Okay, so I was already eager to praise this movie for its aesthetics and its acting and its charm. I was eager to talk about Alice’s father as the model of a trans kid’s parent, about the way the movie shows the reality of transphobia without being exploitative, about decisions like giving Alice trans friends from back home and recreating the classic cis pool party scene through a trans lens and dozens of other little choices that usually are done so wrong but here are done so, so right. I was already beyond enthusiastic. And then the ending happened.

When cool girl Taísa was introduced, I immediately clocked her as queer. But I clock people in movies as queer all the time to no avail. The spark between Alice and Taísa could’ve just been a spark between Anne Celestino Mota and Surya Amitrano who plays Taísa. I didn’t dare to hope for more. And then it’s revealed that Taísa is dating Alice’s new crush Bruno and that seemed to be that. Friends, rivals, but not lovers — of course not. As rare as it is to find good trans representation, it’s even rarer to find good queer trans woman representation. I’ve written about this extensively and I’ve grown accustomed to it. I felt more than satisfied with this delightful straight trans story. I got potential throuple vibes the whole movie, but I’ve been trained to expect far less than that level of queerness. In fact, I watched the film panicked that in the end Alice would end up kissing her bully or God forbid the movie take a tonal shift and end in her death — that is the depths of what I’ve come to expect.

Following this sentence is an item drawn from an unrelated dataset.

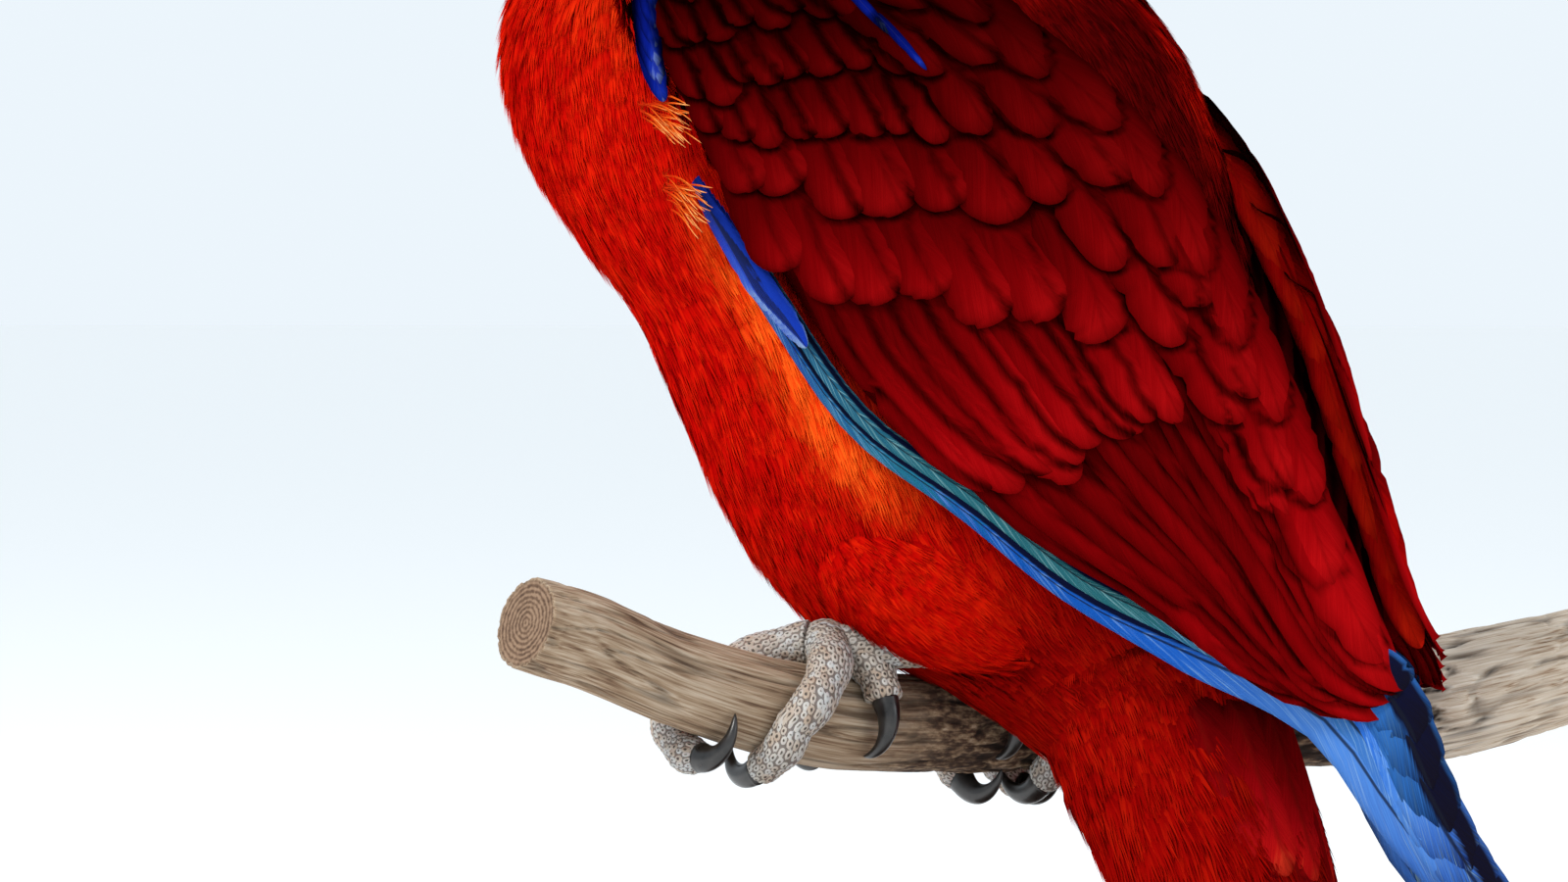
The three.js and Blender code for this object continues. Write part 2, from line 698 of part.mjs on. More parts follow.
// Head, neck and torso are one form, parted by two thin cuts.
const eyes = [-1, 1].map((side) => eyeBall(side, EYE_RADIUS));
const eyeRooms = [-1, 1].map((side) => eyeBall(side, EYE_RADIUS + GAP));
const partingGap = GAP / 11.5; // as a step of the body's table
const head = cut(join([bodySolid(0, HEAD_ENDS, 0), lid(-1), lid(1)]), ...eyeRooms);
const neck = bodySolid(HEAD_ENDS + partingGap, NECK_ENDS, 0);
const branch = branchSolid(0);
const branchRoom = branchSolid(GAP);
const torso = cut(bodySolid(NECK_ENDS + partingGap, BODY_END, 0), branchRoom);
const bodyRoom = bodySolid(0, BODY_END, GAP);
const plainRoom = bodySolid(2, BODY_END, GAP + 1.5, 14); // fewer sides, and so a little wider

const billUpper = cut(billSolid(BILL_UPPER, 9), bodyRoom, nostril(-1), nostril(1));
const billLower = cut(billSolid(BILL_LOWER, 6), bodyRoom, billSolid(BILL_UPPER, 9, GAP));

const bird = new THREE.Group();
bird.add(node("head", head, BRIGHT_RED));
bird.add(node("neck", neck, BRIGHT_RED));
bird.add(node("torso", torso, BRIGHT_RED));
bird.add(node("bill_upper", billUpper, BILL_BLACK));
bird.add(node("bill_lower", billLower, BILL_BLACK));
bird.add(node("eye_left", eyes[0], EYE_YELLOW));
bird.add(node("eye_right", eyes[1], EYE_YELLOW));

const tail = cut(tailSolid(), bodyRoom);
bird.add(node("tail", tail, DARK_RED));

for (const [name, side] of [["left", -1], ["right", 1]]) {
  const feathered = join([wingPad(side), ...wingFeathers(side)]);
  bird.add(node("wing_" + name, cut(feathered, plainRoom, bladeRoom(side)), DARK_RED));
  bird.add(node("primaries_" + name, cut(primaries(side), plainRoom), WING_BLUE));
}

for (const foot of FEET) {
  const thigh = THIGHS[foot.name];
  const toed = cut(footSolid(foot), branchRoom, bodyRoom, thighSolid(thigh, GAP));
  bird.add(node("thigh_" + foot.name, cut(thighSolid(thigh, 0), bodyRoom, branchRoom, tail), BRIGHT_RED));
  bird.add(node("foot_" + foot.name, toed, LEG_GREY));
  for (const toe of foot.toes)
    bird.add(
      node("claw_" + foot.name + "_" + toe[0], cut(clawSolid(foot, toe), branchRoom, bodyRoom), CLAW_BLACK),
    );
}
bird.add(node("perch", branch, BARK_BROWN));

// The bird is lifted until the tail's tip clears the base, and the base is centred under bird and post.
const tailTip = onTail(TAIL_LENGTH, 0, 0).z;
const perchHeight = BASE_THICKNESS + TAIL_CLEARANCE - tailTip;
const BASE_CENTRE = new THREE.Vector2(22, 9);
bird.position.set(-BASE_CENTRE.x, -BASE_CENTRE.y, perchHeight);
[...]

When Alice and Bruno peck in the kissing game and Taísa stormed off, I let out a sigh of relief — and disappointment. I guess there was still a part of me that hoped for a throuple or some queerness but that desire retreated back to reality. But then Alice went into the bathroom. But then Alice apologized to Taísa. BUT THEN TAÍSA KISSED ALICE. BUT THEN THEY WERE MAKING OUT. I jumped off my bed screaming like I’d just witnessed an against-all-odds game-winning moment from a favorite sports team.

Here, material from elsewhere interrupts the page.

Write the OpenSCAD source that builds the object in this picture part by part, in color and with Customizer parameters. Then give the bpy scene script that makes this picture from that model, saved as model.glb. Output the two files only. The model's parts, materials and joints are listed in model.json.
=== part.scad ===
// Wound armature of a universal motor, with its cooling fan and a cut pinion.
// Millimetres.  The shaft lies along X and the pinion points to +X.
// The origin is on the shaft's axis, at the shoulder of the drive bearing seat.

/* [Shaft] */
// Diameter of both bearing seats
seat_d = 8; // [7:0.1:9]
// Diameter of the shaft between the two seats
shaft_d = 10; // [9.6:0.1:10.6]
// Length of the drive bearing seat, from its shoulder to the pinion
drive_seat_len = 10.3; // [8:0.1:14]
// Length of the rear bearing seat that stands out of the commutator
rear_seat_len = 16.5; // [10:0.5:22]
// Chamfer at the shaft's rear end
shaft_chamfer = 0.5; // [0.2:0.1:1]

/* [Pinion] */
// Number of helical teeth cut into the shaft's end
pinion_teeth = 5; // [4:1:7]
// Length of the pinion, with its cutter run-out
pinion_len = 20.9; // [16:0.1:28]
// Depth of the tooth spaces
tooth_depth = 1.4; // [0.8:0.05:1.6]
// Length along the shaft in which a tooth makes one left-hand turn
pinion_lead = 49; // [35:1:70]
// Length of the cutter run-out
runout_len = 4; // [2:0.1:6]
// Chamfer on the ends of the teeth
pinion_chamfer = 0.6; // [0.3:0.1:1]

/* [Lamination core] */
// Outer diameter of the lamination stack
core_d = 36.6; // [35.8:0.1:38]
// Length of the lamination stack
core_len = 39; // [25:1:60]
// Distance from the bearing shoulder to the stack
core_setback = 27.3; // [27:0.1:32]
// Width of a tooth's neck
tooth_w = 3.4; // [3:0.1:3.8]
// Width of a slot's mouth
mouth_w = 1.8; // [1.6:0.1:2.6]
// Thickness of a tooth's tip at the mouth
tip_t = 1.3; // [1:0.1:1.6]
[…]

Do you all realize how RARE AND UNEXPECTED that was?? Boy Meets Girl has a sex scene between a trans woman and a cis woman but it leads to her ultimate romance with a cis man. Adam has a queer trans woman we see with various people but it’s just a subplot. Glen or Glenda focuses on a trans woman engaged to a cis woman but it’s complicated by its 1950s POV. So Pretty has transfeminine people in relationships with each other but its intentions are far more abstract than romance. Bit has a vampiric meet cute and a casual relationship between a trans woman and a cis woman but it’s not the focus of the film. And Better Than Chocolate and a handful of other movies have trans women with queer romances but they’re played by cis men. That is it. I just listed off all the queer trans women in the history of feature films.

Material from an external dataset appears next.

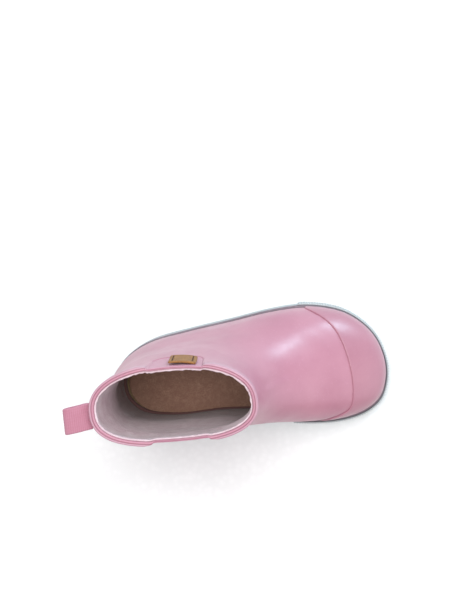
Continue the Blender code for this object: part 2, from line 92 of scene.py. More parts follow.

Alice spends the whole movie daydreaming about her first kiss with a boy, but when Taísa’s lips touch her own, we see her sparkle — quite literally. Trans people experience compulsory heterosexuality just like everybody else. In fact, for years heterosexuality was flat-out a requirement for us to transition. So there’s something especially sweet about watching this person who spends the whole movie certain about her identity find that identity shaken in this way she never expected. The movie doesn’t end with Alice and Taísa riding off into the sunset, but it does end with Alice changed forever by this experience. It changed me too.

I can feel myself healing when I watch something as queer and trans and free and fun as Alice Júnior. I can feel myself trusting the voice in my head that tells me who I am. I can feel myself shaking off a few more of the voices that still tell me I’m wrong. And while my experience watching this movie was overwhelming, I felt even more overwhelmed imagining its discovery by trans teenagers. It’s on Netflix! They can just watch it! They can stumble upon it whether they know their identities or are still figuring them out or both. This movie feels made for them in style and content and it makes me emotional imagining it through their eyes.

If Netflix streaming existed when I was 16 and Alice Júnior had been available, I would have come out six years earlier. I can’t know that for sure, and yet I absolutely do. I’m so happy for all the 16 year olds that have what I didn’t have. I’m so happy that at 26 I have it now.